After a quarter that seemed to defy recent retail trends and
strong guidance, shares of retailer Five Below (FIVE
98.26, +16.98, +20.9%) trade to all-time highs.
The company operates on the premise that everything in the store is $5 or below, a higher price point than discount retail names Dollar Tree (DLTR 81.95, +0.36, +0.4%) and Dollar General (DG 94.52, -0.11, -0.1%) and yet it seems customers were more willing to pay $5 instead of $1 this quarter.

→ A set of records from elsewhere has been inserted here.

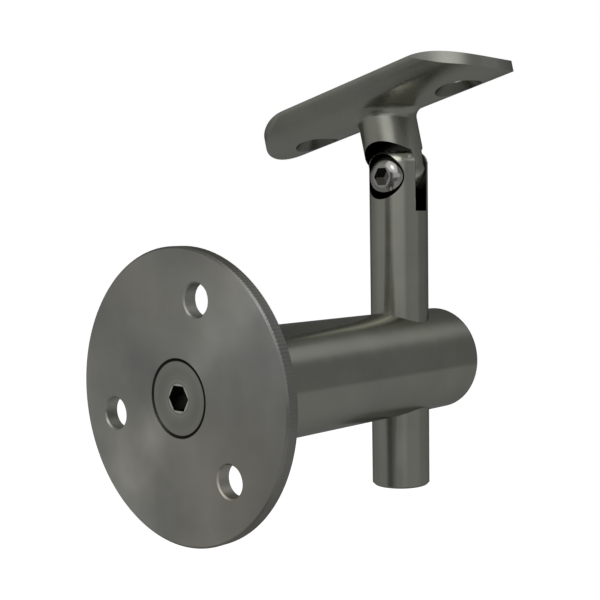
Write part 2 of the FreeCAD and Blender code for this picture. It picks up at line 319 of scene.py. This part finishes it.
@dataclass(frozen=True)
class MetalFinish:
    """One metal finish: its colour, how it was worked and how it shines.

    Depths are in metres. The cloudy mottling changes the colour by its share, and warmth is how far its warmer
    patches go. A rim radius in millimetres says where the ridges of a knurled rim stand.
    """

    name: str
    colour: Colour
    roughness: float
    anisotropy: float = 0.0
    lay: Lay = Lay.NONE
    mottle: float = 0.06
    mottle_per_m: float = 90.0
    warmth: float = 0.25
    line_depth: float = 0.0
    lines_per_m: float = 5000.0
    ripple_depth: float = 0.0
    ripple_per_m: float = 160.0
    # round regions where shade and light are painted into the colour
    zones: tuple[Zone, ...] = ()
    rim_ridges: int = 0
    rim_radius: float = 29.97
    rim_depth: float = 0.0

    def line_place(self, net: NodeTree, place: object) -> Output:
        """Where the working lines are read, fine across the lines and long along them.

        Args:
            net: The material's nodes.
            place: Object coordinates.

        Returns:
            A vector for the line noise.
        """
        if self.lay is Lay.ALONG_Y:
            return net.vector("MULTIPLY", place, (LONG_WAY, 1.0, LONG_WAY))
        if self.lay is Lay.ALONG_Z:
            return net.vector("MULTIPLY", place, (LONG_WAY, LONG_WAY, 1.0))
        if self.lay is Lay.RADIAL:
            x, _, z = net.split(place)
            out = net.vector("LENGTH", net.flat(place))
            return net.join(out, net.math("MULTIPLY", x, LONG_WAY), net.math("MULTIPLY", z, LONG_WAY))
        return place

    def tangent(self, net: NodeTree, place: object) -> Output | None:
        """The direction along which reflections stretch.

        Args:
            net: The material's nodes.
            place: Object coordinates.

        Returns:
            The direction, or None where the finish has none.
        """
        if self.lay is Lay.RADIAL:
            return net.flat(place)
        if self.lay is Lay.ALONG_Y:
            return net.join(*AXIS_Y)
        if self.lay is Lay.ALONG_Z:
            return net.join(*AXIS_Z)
        return None

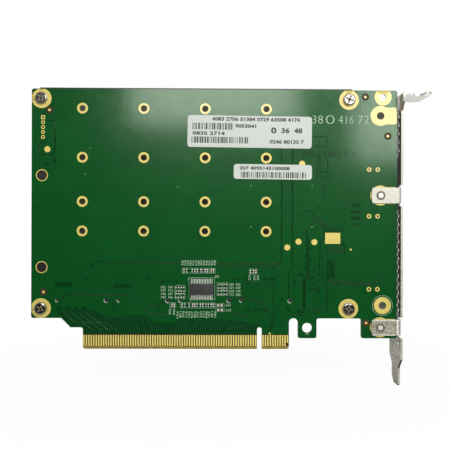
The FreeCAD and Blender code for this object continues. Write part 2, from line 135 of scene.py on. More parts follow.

Turning to the first quarter results, Five Below seems to have gotten the recipe right in a tough brick-and-mortar retail environment.. First quarter earnings of $0.35 and revenue growth of 27% to $296.32 mln were enough to edge out the Street views on both metrics.
Comparable sales increased by 3.2%, driven by average ticket. As expected, transactions were down slightly, largely due to the unusually cold and wet weather during the quarter and lapping the spinner craze, which began to ramp in mid-April last year. All told, Five Below opened 33 new stores, ending the quarter with 658 stores in 32 states.
Gross margins were up about 110 basis points to 32.8% on gross profit which increased 31.8% to $97.2 mln from $73.8 mln reported in Q1 2017. As a percentage of sales, SG&A for Q1 2018 decreased about 170 basis points to 24.5% from 26.2% in Q1 2017.
Guidance was strong as well. Five Below issued a second quarter outlook for EPS between $0.36-0.38 with revenues between $332-335 mln on flat comps. Management highlighted on the conference call that Five Below is cycling a very high transaction-led comp from last year due to the spinner craze, and the company has reflected this in its Q2 outlook.
Five Below also raised its full year of fiscal 2018 EPS guidance to $2.42-2.48 from the previous $2.36-2.42. Revenue guidance was also upped, now at $1.502-1.517 bln from $1.495-1.51 bln. The company kept its comp guidance for the year unchanged at 1-2%.
Shares are unfazed despite adding about 15% into the report, tacking on another +20% today juxtaposed against a retail space (XRT 49.47, +0.64, +1.3%) which notches a fresh two-year high.